If you are still confused about using blurs to aid focusing, DOFIC has a menu option to show the infinity blur size, in microns, when you are focused at H and when the infinity blur is the same as two sensor pixels. In other words, the optimum infinity focus position.
If this feature is switched on you will see something like this example from my G1X: [16:8] 2<H: 58/4/58 [+]
DOFIC will also try and minimize redundant information. For instance, if the defocus blur and the total blur are the same, then DOFIC only shows the total, thus alerting you to the fact that either the diffraction or defocus blur is dominating.
Once you have captured your focus brackets, the next step is to post process them in the software of your choice. You can use Photoshop auto focus stacking, Photoshop masks, or other proprietary focus stacking software.
DOFIC can, of course, be used in other ways, for example, if you have the standard CHDK depth of field info on, you can combine the CHDK supplied info with DOFIC’s to help you make focus decisions.

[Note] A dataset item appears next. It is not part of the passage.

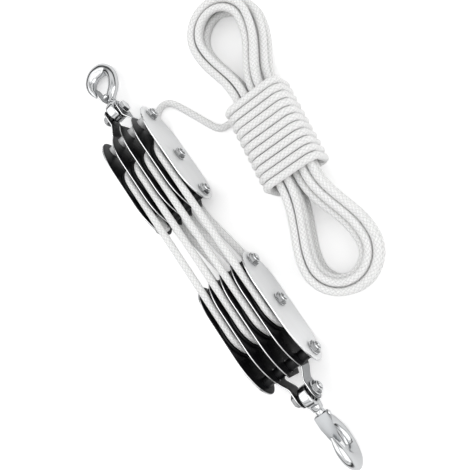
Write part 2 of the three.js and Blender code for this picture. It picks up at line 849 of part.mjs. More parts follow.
// Angle that tips a hook about its pin until it rests on the floor; up is 1 where the block's own
// Z points up and -1 where it points down
function restingDroop(swivel, up) {
  const place = hookGeometry().rotateY(swivel).getAttribute('position');
  let low = 0;
  let high = Math.PI / 2;
  for (let round = 0; round < droopRounds; round += 1) {
    const angle = (low + high) / 2;
    let lowest = 0;
    for (let k = 0; k < place.count; k += 1) {
      const height = up * place.getZ(k) * Math.cos(angle) - place.getY(k) * Math.sin(angle);
      lowest = Math.min(lowest, height);
    }
    if (axleHeight + lowest > 0) {
      low = angle;
    } else {
      high = angle;
    }
  }
  return low;
}

const assembly = new THREE.Group();

const upperBlock = new THREE.Group();
upperBlock.position.set(0, upperY, axleHeight);
addBlock(upperBlock, 'upper', 1);
const upperSwivel = Math.PI;
const upperDroop = restingDroop(upperSwivel, 1);
addHook(upperBlock, 'upper', -upperDroop, upperSwivel);
assembly.add(upperBlock);

const lowerBlock = new THREE.Group();
lowerBlock.position.set(0, lowerY, axleHeight);
lowerBlock.rotation.x = Math.PI;
addBlock(lowerBlock, 'lower', -1);
const lowerSwivel = Math.PI / 2;
const lowerDroop = restingDroop(lowerSwivel, -1);
addHook(lowerBlock, 'lower', lowerDroop, lowerSwivel);
assembly.add(lowerBlock);

for (let k = 1; k <= sheaveCount; k += 1) {
  addMesh(assembly, `rope_upper_turn_${k}`, woundTube(upperTurn(k), ropeRadius, ropeSides), 'rope');
  addMesh(assembly, `rope_lower_turn_${k}`, woundTube(lowerTurn(k), ropeRadius, ropeSides), 'rope');
}
addMesh(assembly, 'rope_dead_end', woundTube(deadEnd(), ropeRadius, ropeSides), 'rope');
addMesh(assembly, 'rope_lead', leadGeometry(), 'rope');
addMesh(assembly, 'rope_hank', woundTube(hankPoints(), ropeRadius, woundSides), 'rope');
addMesh(assembly, 'rope_binding', woundTube(bindingPoints(), ropeRadius, woundSides), 'rope');
console.log(`hank: least gap to itself ${leastGap(hankPoints(), ropeDiameter).toFixed(2)} mm`);
console.log(`binding: least gap to itself ${leastGap(bindingPoints(), ropeDiameter).toFixed(2)} mm`);

// The origin lies on the floor under the middle of the two blocks and their hooks
assembly.updateMatrixWorld(true);
const bounds = new THREE.Box3();
assembly.traverse((piece) => {
  if (piece.isMesh && !['rope_lead', 'rope_hank', 'rope_binding'].includes(piece.name)) {
    bounds.expandByObject(piece, true);
  }
});
const middle = bounds.getCenter(new THREE.Vector3());
assembly.position.set(-middle.x, -middle.y, -bounds.min.z);
console.log('moved by', assembly.position.toArray(), 'droops', upperDroop, lowerDroop);
console.log('box', bounds.getSize(new THREE.Vector3()).toArray());

export default assembly;
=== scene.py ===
"""A rope hoist: two blocks of four sheaves with swivel hooks, lying beside the hank of its rope."""

import math

import bmesh
import bpy
from bpy.props import FloatProperty, FloatVectorProperty, IntProperty, PointerProperty
from mathutils import Matrix, Vector


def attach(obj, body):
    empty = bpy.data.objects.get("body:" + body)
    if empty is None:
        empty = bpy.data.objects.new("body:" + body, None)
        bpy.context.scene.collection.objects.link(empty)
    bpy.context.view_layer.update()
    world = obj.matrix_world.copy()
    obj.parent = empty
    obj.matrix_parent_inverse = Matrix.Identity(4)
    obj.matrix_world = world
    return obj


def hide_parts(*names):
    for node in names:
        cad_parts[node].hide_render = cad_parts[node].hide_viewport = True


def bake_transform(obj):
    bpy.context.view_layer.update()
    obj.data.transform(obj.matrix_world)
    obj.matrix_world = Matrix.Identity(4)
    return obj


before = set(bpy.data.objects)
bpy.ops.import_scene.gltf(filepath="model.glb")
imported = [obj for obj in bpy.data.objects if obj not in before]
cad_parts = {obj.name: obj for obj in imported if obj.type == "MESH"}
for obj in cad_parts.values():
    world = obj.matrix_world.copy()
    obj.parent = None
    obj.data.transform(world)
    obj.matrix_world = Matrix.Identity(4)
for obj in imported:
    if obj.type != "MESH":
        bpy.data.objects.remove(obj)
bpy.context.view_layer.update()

bl_info = {
    "name": "Rope hoist",
    "version": (1, 0, 0),
    "blender": (4, 5, 0),
    "location": "View3D > Sidebar > Hoist",
    "description": "Builds a reeved rope hoist with its hank of spare rope",
    "category": "Object",
}

# The layout of the solids, in millimetres, in a frame midway between the axles
MM = 0.001
MIDDLE = Vector((-1.1, 1.2637, 0))
AXLE_HEIGHT = 23
AXLE_DISTANCE = 154
ROPE_RADIUS = 3.2
TURN_RADIUS = 18
GAP = 0.3
PITCH = 12.6
THICKNESS = 1.6
HEIGHT = 46
HOOK_BOLT = 46.5
TAIL_BOLT = 39.6
PIN_REACH = 72
EAR_SPREAD = 7.4
JOGGLE = (53, 63)
JOGGLE_CUTS, JOGGLE_EASE = 12, 0.35
EAR_WIDTH = 17
FLAT_HOOK, FLAT_TAIL = 19, 17
CHEEK_HOOK, CHEEK_TAIL = 57, 49
PLATE_HOOK, PLATE_TAIL = 55, 47
HOOK_END_WIDTH, TAIL_END_WIDTH = 21, 19
SHOULDER = 0.62
# Faces whose normal leans further towards X than this belong to a plate's broad sides
FACE_ON = 0.9
SLEEVE_RADIUS = 4.5
SPACER_RADIUS = 5
BOLT_RADIUS = 3
DEAD_TAIL = 9
FALL_CUT = AXLE_DISTANCE / 2 - CHEEK_TAIL
FALL_SHIFT = (PITCH - THICKNESS) / 2 - ROPE_RADIUS - GAP
DROOP = {"upper": 0.293471, "lower": 0.129263}
SIDE = {"upper": 1, "lower": -1}
SHEAVES = (1, 2, 3, 4)

# Edges that bend by more than this many degrees are shown sharp
SHARP = 35

# The hook's centre line and half sizes, as shares of its reach
HOOK_REACH = 68
HOOK_ROWS = (
    (0, 0.23, 0.056, 0.056),
    (0, 0.265, 0.062, 0.06),
    (-0.035, 0.335, 0.071, 0.065),
    (-0.124, 0.441, 0.075, 0.069),
    (-0.182, 0.618, 0.071, 0.071),
    (-0.151, 0.775, 0.075, 0.072),
    (-0.04, 0.872, 0.113, 0.078),
    (0.074, 0.889, 0.115, 0.078),
    (0.17, 0.812, 0.095, 0.074),
    (0.2, 0.7, 0.068, 0.064),
    (0.196, 0.61, 0.044, 0.045),
    (0.186, 0.535, 0.018, 0.021),
)
EYE_RADIUS, EYE_WALL, EYE_HALF = 5.8, 4, 4.6
EYE_PLACE = EYE_RADIUS - BOLT_RADIUS - GAP
EYE_ROUNDING = 1.95
COLLAR_BORE, COLLAR_END = 2.7, 15
SHANK_HEAD_RADIUS, SHANK_RADIUS = 3.5, 2.4
LATCH_PIVOT = (0.6, 21)
LATCH_HALF = 6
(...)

I’ve tried to make the DOFIC script as transparent as possible, so you should be able to tweak it, eg position the DOFIC display to better fit your screen’s layout.
As DOFIC is running in the background, if you need to use the CHDK menus, simply enable Alt mode and interrupt the script by taking a shot. Once you exit the CHDK menu, re-enable DOFIC from Alt mode by taking a shot. If DOFIC 'disappears' when running, or you can't see it initially, simply change focus. As I say, DOFIC was designed to run in Manual Focus mode, but it will run in other focus modes.
In the script's menu you can specify the display timeout. If you see DOFIC 'disappear' from the screen, simply do a long half-shutter press or move focus.
Finally, I welcome any feedback on DOFIC, ie stability or problems, and, of course, any suggestions to make it better.